How To Make Triple Chocolate Brownie Cookies
- In a microwave safe bowl, melt the unsweetened chocolate, dark chocolate, and butter in 30-second intervals, stirring in between each, until completely melted and smooth.
- Add the coffee and vanilla and stir, then set the bowl aside.
- With a stand mixer or hand mixer, beat the eggs and sugar until light and fluffy.
- Add the chocolate to the egg mixture and mix to combine.
- Add the flour, baking powder and salt and mix until combined.
- Stir in the semisweet chocolate chips.
- Cover the dough and chill in the refrigerator for at least 30 minutes, or until firm.
- Once you're ready to bake, scoop the dough into 1 tablespoon-sized balls onto a baking sheet and bake at 350°F for 8-10 minutes, taking care not to over-bake.
- Optional: sprinkle cookies with flaky salt and cool slightly before removing from the baking sheet.
Can They Be Frozen?
The unbaked dough freezes well! Scoop it by the tablespoon onto a baking sheet and freeze. Once the dough balls are frozen, transfer them to a freezer bag and freeze for up to three months. You can bake them from frozen, just add 2-3 minutes to the bake time.
For even more chocolatey goodness, try one of these Delicious, Decadent Chocolate Recipes!
Did you make this recipe? Please leave a star rating in the comments!
PrintTriple Chocolate Brownie Cookies
Triple chocolate brownie cookies, loaded with three kinds of chocolate, are a dark, rich, decadent collision of brownies and cookies. Just a couple of bites and your chocolate cravings will be satisfied! (nut-free)
- Prep Time: 10 minutes
- Chill Time: 30 minutes
- Cook Time: 9 minutes
- Total Time: 50 minutes
- Yield: About 3 dozen cookies 1x
- Category: dessert
- Method: baked
- Cuisine: American
Ingredients
- 6 oz unsweetened bakers chocolate, roughly chopped
- 1 cup dark chocolate chips or chunks
- 6 tbsp butter (I use salted)
- 3 large eggs
- ¾ cup sugar
- 2 tsp instant coffee or espresso powder
- 2 tsp vanilla extract
- ⅓ cup whole wheat flour or all purpose flour
- ½ tsp baking powder
- ½ tsp salt
- 1 ½ cups semisweet chocolate chips
- Flaky sea salt, for topping (optional)
Instructions
- In a medium microwave-safe bowl, melt bakers chocolate, dark chocolate chips, and butter by heating in 30-second intervals, stirring in between until smooth. Let cool slightly.

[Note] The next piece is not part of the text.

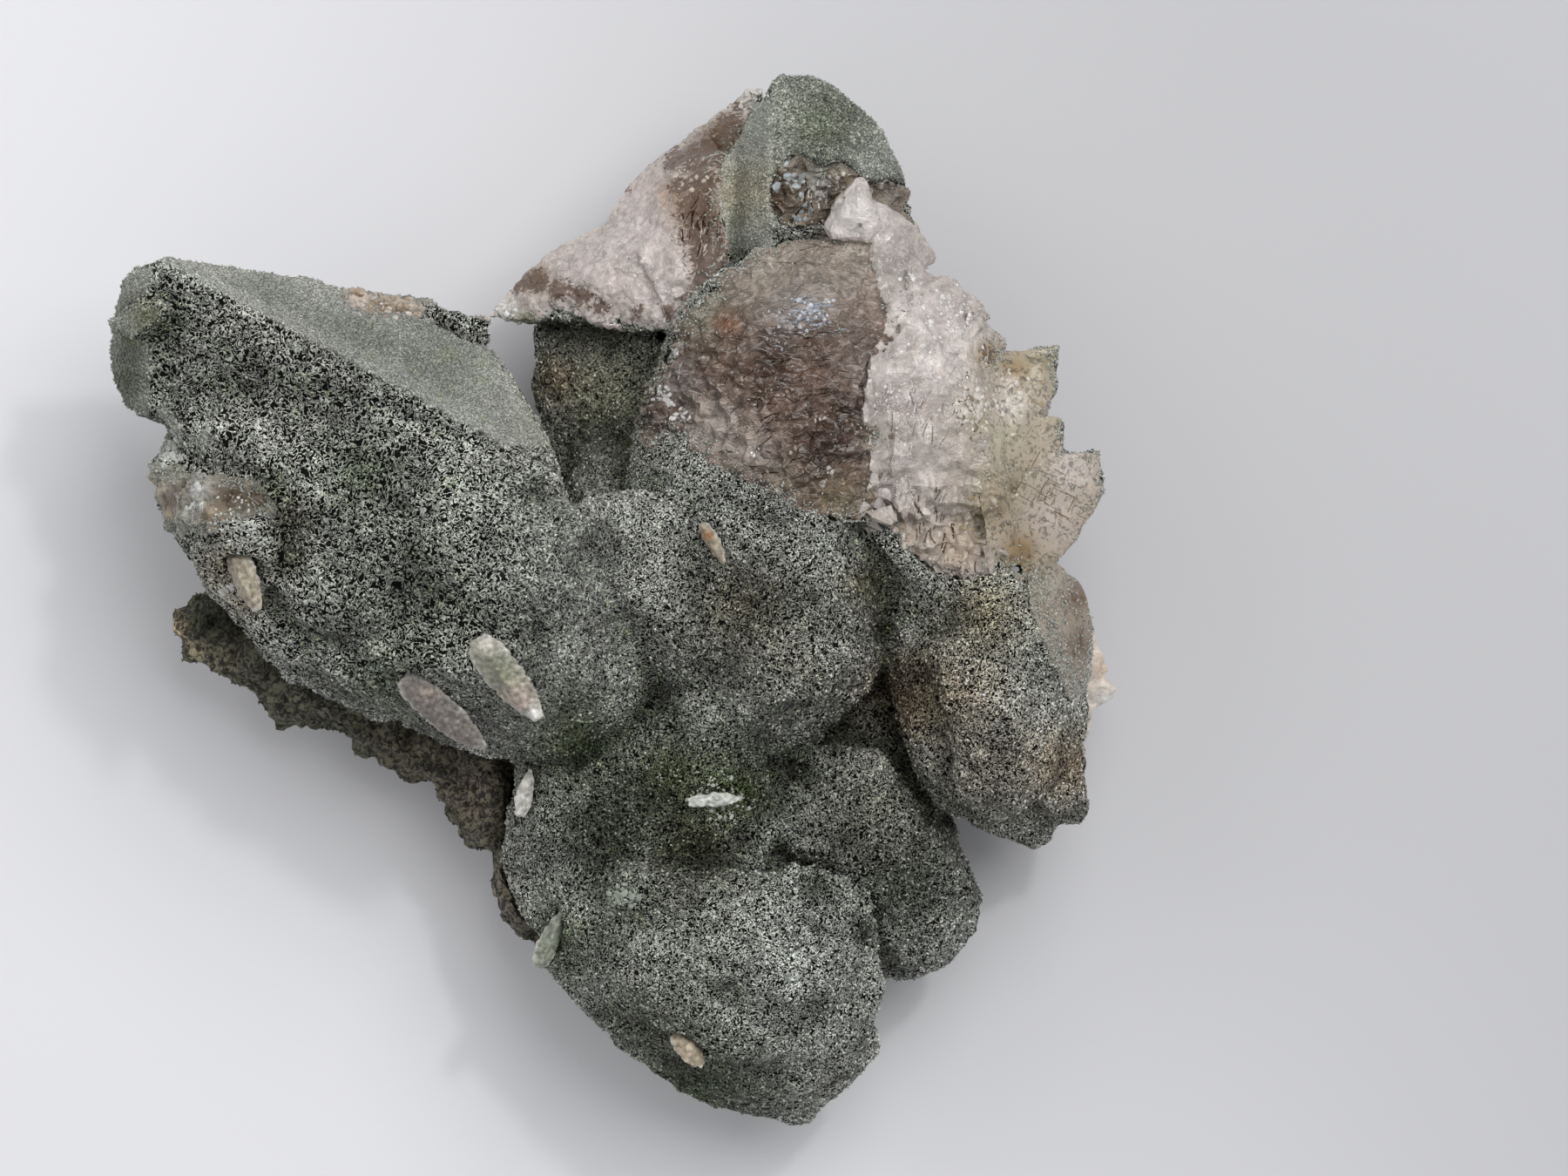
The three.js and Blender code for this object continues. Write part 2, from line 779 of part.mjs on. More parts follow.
const GLASSY_PAIR = [
  [
    [-39.8, 12.5, 37], // the larger one's tip and its brown upper face
    [-34.4, 11.4, 37.4],
    [-32.7, 8.8, 38],
    [-37.4, 7.6, 39.2],
    [-41.6, 10.0, 34.5],
    [-41.9, 7.6, 33],
    [-40.9, 4.0, 30.5],
    [-38.8, 0.9, 28.5],
    [-36.2, -0.9, 28],
    [-33.2, 1.4, 34],
    [-32.3, 5.6, 37],
    [-37.8, 3.0, 35],
    [-39.0, 9.0, 22],
    [-34.0, 8.0, 24],
    [-36.0, 1.0, 20],
  ],
  [
    [-44.9, 12.8, 27.5], // the small one at its left
    [-42.0, 12.9, 31.5],
    [-41.4, 9.4, 32],
    [-41.6, 6.4, 29.5],
    [-44.4, 9.8, 26.5],
    [-43.6, 7.2, 25],
    [-42.0, 4.4, 24],
    [-42.0, 11.0, 18],
    [-40.0, 6.0, 18],
  ],
];
const BRIDGE_QUARTZ = quartzPrism({
  foot: [-17.6, 28.2, 21.5],
  tip: [-26.4, 29.2, 24.2],
  across: 3.6,
  flat: 0.8,
  roll: 15,
});

// Small blades of a second mineral, and the white crust between the crystals. Each rises over what bears it.
const BLADES = [
  { at: [-16.2, -10.8], length: 10.8, width: 3.4, thick: 1.3, heading: -41, lean: 28, pitch: 8, rise: 0.7 },
  { at: [-9.8, -7.4], length: 10.6, width: 3.4, thick: 1.6, heading: -52, lean: 24, pitch: 6, rise: 0.9 },
  { at: [9.9, 5.6], length: 4.8, width: 2.2, thick: 0.7, heading: -62, lean: 46, pitch: 0, rise: 0.5 },
  { at: [7.4, -43.6], length: 4.9, width: 3.2, thick: 1.4, heading: -50, lean: -30, pitch: 10, rise: 0.5 },
  { at: [-35.2, 2.0], length: 6.4, width: 3.2, thick: 2.2, heading: -68, lean: 20, pitch: 0, rise: 0.6 },
  { at: [-6.2, -33.0], length: 6.6, width: 2.4, thick: 1.6, heading: 66, lean: 12, pitch: 0, rise: 0.1 },
  { at: [-8.6, -18.6], length: 5.2, width: 1.7, thick: 1.2, heading: 76, lean: 10, pitch: 0, rise: 0.4 },
  { at: [10.0, -19.2], length: 5.2, width: 2.2, thick: 1.0, heading: 4, lean: -12, pitch: 0, rise: 0.3 },
];

// The bed: rubbly rock under the crystals, and the ledge that shows past the great crystal's lower side.
const BED = [
  { at: [2, -3, 7], radii: [26, 22, 11], turn: 0.4 },
  { at: [22, 8, 7], radii: [17, 20, 10], turn: 1.7 },
  { at: [12, 28, 7], radii: [13, 12, 9], turn: 2.6 },
  { at: [10, -24, 7], radii: [17, 14, 9.5], turn: 3.9 },
  { at: [30, -8, 7], radii: [12, 11, 8.5], turn: 5.1 },
  { at: [-22, 6, 11], radii: [16, 11, 8], turn: 6.3 },
];
const LEDGE = [
  { at: [-40.0, -2.6, 11.5], radii: [4.2, 4.0, 3.8], rough: 0.1, turn: 0.8 },
  { at: [-36.2, -4.8, 10.5], radii: [5.4, 4.4, 4.4], rough: 0.1, turn: 2.2 },
  { at: [-27.6, -8.0, 9.5], radii: [9.4, 5.6, 5.6], rough: 0.1, turn: 3.4 },
  { at: [-18.0, -12.8, 9.5], radii: [8.4, 5.6, 6.0], rough: 0.1, turn: 4.6 },
  { at: [-12.0, -19.0, 9.5], radii: [5.6, 6.4, 6.4], rough: 0.1, turn: 5.9 },
  { at: [-8.0, -27.0, 9.5], radii: [4.6, 7.2, 6.6], rough: 0.08, turn: 7.2 },
];

// Builds the solids. What stands proud is whole, and what it grows from is cut back round it by the seam.
const ground = solidOf(
  new THREE.BoxGeometry(GROUND_REACH, GROUND_REACH, GROUND_DEPTH).translate(
    0,
    0,
    REST_LEVEL - GROUND_DEPTH / 2,
  ),
);
const ROUNDED_CRYSTALS = [
  { corners: GREAT_CRYSTAL_BELLY, soft: 2.2 },
  { corners: GREAT_CRYSTAL_STEP, soft: 1.2 },
  { corners: GREAT_CRYSTAL_FOOT, soft: 1.6 },
  { corners: CENTRE_CRYSTAL, soft: 2.0 },
  { corners: RIGHT_CRYSTAL, soft: 1.5 },
  { corners: DARK_CRYSTAL, soft: 1.6 },
  { corners: BOTTOM_CRYSTAL, soft: 2.2 },
  { corners: SADDLE, soft: 1.2 },
  { corners: GREAT_TO_CENTRE, soft: 1.0 },
  { corners: CENTRE_TO_SADDLE, soft: 1.0 },
  { corners: RIGHT_CRYSTAL_FLANK, soft: 1.0 },
];
const CRISP_CRYSTALS = [
  GREAT_CRYSTAL,
  RECESSED_CRYSTAL,
  BRIDGE_CRYSTAL,
  TOP_CRYSTAL,
  RIGHT_COLLAR,
  RIGHT_OUTER_LOBE,
  RIGHT_LOWER_LOBE,
  ...COATED_GROWTHS,
  SMOKY_CORE,
  SMOKY_STUB,
  MILKY_SHOULDER,
  ...MILKY_SHARDS,
  ...STEPPED_BLOCKS,
  ...MILKY_WALL,
  ...REAR_SHARDS,
  ...GLASSY_PAIR,
  BRIDGE_QUARTZ,
];

// Where a solid's upper surface is at a place seen from above, and which way it faces there.
function surfaceAt(solid, [x, y]) {
  const surface = new THREE.Mesh(geometryOf(solid), new THREE.MeshBasicMaterial());
  const down = new THREE.Raycaster(new THREE.Vector3(x, y, ABOVE_ALL), new THREE.Vector3(0, 0, -1));
  const [{ point, face }] = down.intersectObject(surface);
  return { point, normal: face.normal };
}

const made = (shapes, build) => shapes.map((shape) => ({ shape, build }));
const crystals = [...made(ROUNDED_CRYSTALS, coatedCrystal), ...made(CRISP_CRYSTALS, crystal)];
const crystalFaces = joined(crystals.map(({ shape, build }) => build(shape)));
crystals.push(
  ...made(
    MOUNDS.map((mound) => moundCorners(mound, surfaceAt(crystalFaces, mound.at))),
    crystal,
  ),
  ...made(COATED_FILL, lump),
);
const crystalGroup = joined(crystals.map(({ shape, build }) => build(shape)));
const blades = BLADES.map((blade) =>
  bladeCorners({ ...blade, at: [...blade.at, surfaceAt(crystalGroup, blade.at).point.z + blade.rise] }),
);

// Earlier pieces stay whole, and each later one gives way to all before it.
const solids = new Map();
const taken = [];
function settle(name, parts) {
  let solid = joined(parts.map(({ shape, build }) => build(shape)));
  for (const other of taken) solid = solid.subtract(other);
  solids.set(name, largest(solid));
  taken.push(...parts.map(({ shape, build }) => build(shape, SEAM)));
}
blades.forEach((corners, i) => settle(`blade_${i + 1}`, made([corners], crystal)));
settle("crystal_group", crystals);
settle("rock_bed", made([...BED, ...LEDGE], lump));
for (const name of ["crystal_group", "rock_bed"]) {
  solids.set(name, largest(solids.get(name).subtract(ground)));
}

// Colours as the eye reads them on the real piece.
const FINISH = {
  crystal_group: { color: 0x6a7266, roughness: 0.85 },
  rock_bed: { color: 0x6f675c, roughness: 0.95 },
  blade: { color: 0x9a8f88, roughness: 0.5 },
};

const group = new THREE.Group();
for (const [name, solid] of solids) {
  const finish = FINISH[name] ?? FINISH.blade;
  const mesh = new THREE.Mesh(
    geometryOf(solid),
    new THREE.MeshStandardMaterial({ ...finish, metalness: 0, flatShading: true }),
  );
  mesh.name = name;
  group.add(mesh);
}

export default group;
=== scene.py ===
import math

import bpy
import numpy as np
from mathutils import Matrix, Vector
from mathutils.kdtree import KDTree


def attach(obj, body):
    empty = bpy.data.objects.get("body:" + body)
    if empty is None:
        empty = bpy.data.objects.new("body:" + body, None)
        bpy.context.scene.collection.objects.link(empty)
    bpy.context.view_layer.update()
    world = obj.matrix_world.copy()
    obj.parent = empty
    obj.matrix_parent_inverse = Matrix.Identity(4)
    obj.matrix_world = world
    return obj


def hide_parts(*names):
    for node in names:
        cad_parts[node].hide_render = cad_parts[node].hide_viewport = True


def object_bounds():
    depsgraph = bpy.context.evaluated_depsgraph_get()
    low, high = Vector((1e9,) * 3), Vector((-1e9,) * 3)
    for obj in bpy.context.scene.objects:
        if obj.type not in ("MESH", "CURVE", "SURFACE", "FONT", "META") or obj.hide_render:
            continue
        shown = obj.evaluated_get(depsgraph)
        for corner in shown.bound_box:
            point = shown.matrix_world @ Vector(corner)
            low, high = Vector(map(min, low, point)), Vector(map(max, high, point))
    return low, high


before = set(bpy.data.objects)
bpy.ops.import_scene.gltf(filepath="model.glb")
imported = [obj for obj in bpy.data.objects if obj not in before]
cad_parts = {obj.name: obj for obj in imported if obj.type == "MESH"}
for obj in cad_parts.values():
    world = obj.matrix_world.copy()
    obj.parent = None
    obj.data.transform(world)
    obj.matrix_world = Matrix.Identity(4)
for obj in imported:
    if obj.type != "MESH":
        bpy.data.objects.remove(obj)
cad_box = [list(corner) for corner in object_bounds()]

# The view. The group lies on a pale table and is seen from straight above, its middle a little
# left of the picture's, as the photograph has it.
MM = 0.001
CAMERA_AT = (16.66 * MM, 1.36 * MM, 925 * MM)
VIEW_WIDTH = 153 * MM  # what the picture's width covers at the group's middle height
MIDDLE_HEIGHT = 25 * MM
SENSOR = 36
camera_data = bpy.data.cameras.new("camera")
camera_data.sensor_width = SENSOR
camera_data.lens = SENSOR * (CAMERA_AT[2] - MIDDLE_HEIGHT) / VIEW_WIDTH
camera = bpy.data.objects.new("camera", camera_data)
camera.location = CAMERA_AT
bpy.context.scene.collection.objects.link(camera)
bpy.context.scene.camera = camera
bpy.context.scene.view_settings.view_transform = "Standard"

# The light: a wide, soft light from the upper right, a paler one from the upper left, the pale room all
# round, and one small lamp beside the wide light that makes the quartz and the flakes glint.
LIGHT_DISTANCE = 0.9
LIGHTS = {  # where each comes from, how wide it is, in metres, and its power
    "window": ((0.30, 0.40, 0.86), 0.7, 4.4),
    "lamp": ((0.34, 0.40, 0.86), 0.07, 1.0),
    "wall_light": ((-0.62, 0.42, 0.66), 0.6, 1.2),
}
ROOM_STRENGTH = 0.5


def linear(hex_colour):
    """An sRGB hex colour as linear red, green, blue and full alpha."""
    parts = [int(hex_colour[i : i + 2], 16) / 255 for i in (1, 3, 5)]
    return [p / 12.92 if p <= 0.04045 else ((p + 0.055) / 1.055) ** 2.4 for p in parts] + [1.0]


def feed(tree, node, inputs):
    """Links each named or numbered input of a node to a socket, or sets it to a value."""
    for name, source in inputs.items():
        if isinstance(source, bpy.types.NodeSocket):
            tree.links.new(source, node.inputs[name])
        else:
            node.inputs[name].default_value = source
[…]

- Stir instant coffee and vanilla into chocolate.
- In the bowl of a stand mixer, beat together sugar and eggs until fluffy.
- Add melted chocolate mixture.
- Stir in flour, baking powder, and salt. Mix until well combined.
- Stir in semisweet chocolate chips.
- Cover dough and refrigerate until cooled, 30 minutes or more.
- Once dough is chilled, preheat oven to 350° F. Line a baking sheet with a silicone mat or parchment. Scoop dough into balls using a small cookie scoop (about 1 tbsp) and place about 2 inches apart on the cookie sheet. Bake 8-10 minutes.
- Remove cookies from oven. Optional: sprinkle with flaky sea salt, such as Maldon. Let cookies cool for a few minutes before removing from the baking sheet.
Notes
- For the best texture, take care not to over-bake the cookies. In a good oven, 8 minutes is perfect for tablespoon-sized cookies. If your oven tends to run cooler, they'll need closer to 10 minutes.
- To freeze: scoop dough onto a baking sheet and freeze until solid, then place frozen dough balls in a freezer bag. Bake from frozen, adding 2-3 minutes to the baking time.
Keywords: triple chocolate cookies, brownie cookies
This post was originally published February 2016 and has been updated.
Jenny Shea Rawn says
These look AMAZING! I am a sucker for all things chocolate. Definitely making these Babies!
Kaleigh M says
Thanks so much! I'm definitely a sucker for chocolate too!
nutritioulicious says
Mmmm...Mouthwatering deliciousness. And love the name Brownie Babies - so cute!
Dianna | Chard in Charge says
Oh my goodness! These look amazing, I'm a huge chocoholic!